Washington State Secretary Peterson Touts Practical Design Savings in TTV Report

AASHTO Journal, 12 June 2015

In a new episode of the “News in Design” series on AASHTO’s Transportation TV, Washington state Transportation Secretary Lynn Peterson said her department is saving time and money through agency reforms based on “practical design” concepts.

Practical design in transportation projects is gaining favor across the country, as it focuses on building the right infrastructure to meet specific needs rather than a broader-based and more costly project, and because it engages local communities at the earliest planned stages.

“Practical design is about making sure we don’t design [transportation projects] to the maximums – that we actually design to what we really need,” Peterson told TTV. “It’s performance-based engineering. So you work with the community to find outcomes prior to actually defining a project. And that takes a little bit of retraining of our entire workforce.”

The Missouri Department of Transportation became the first state DOT to adopt a practical design policy in 2005. Since then, a growing number of state and local government agencies have followed.

Peterson said the Washington state DOT has saved 40 percent of costs per construction project in which it applied practical design processes, compared with traditional approaches. The department is using those savings, she said, to complete more projects that are improving safety, reducing traffic congestion and replacing aging bridges across the state.

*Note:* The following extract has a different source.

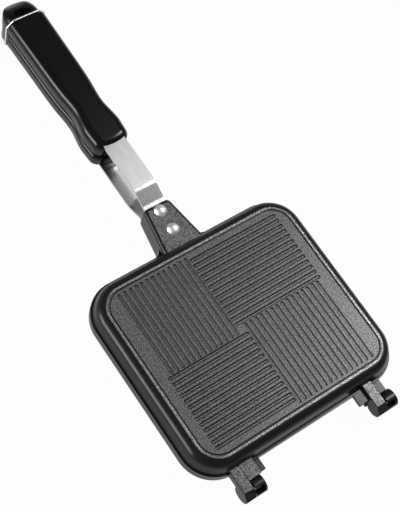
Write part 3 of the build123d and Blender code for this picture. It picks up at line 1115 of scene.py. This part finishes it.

“I believe this is going to be the way we have to go,” Peterson said, “because with the gas tax losing to inflation and just the demographics of how society is going to operate in the future, we are going to have to find different ways to be able to deliver projects.”

June 12, 2015
This entry was posted in Bridge Design/Const., Bridge Pres. Apps., General News, Legislative / Political, News, Pavement Design/Const., Pavement Pres. Apps.. Bookmark the permalink.

Comments are closed.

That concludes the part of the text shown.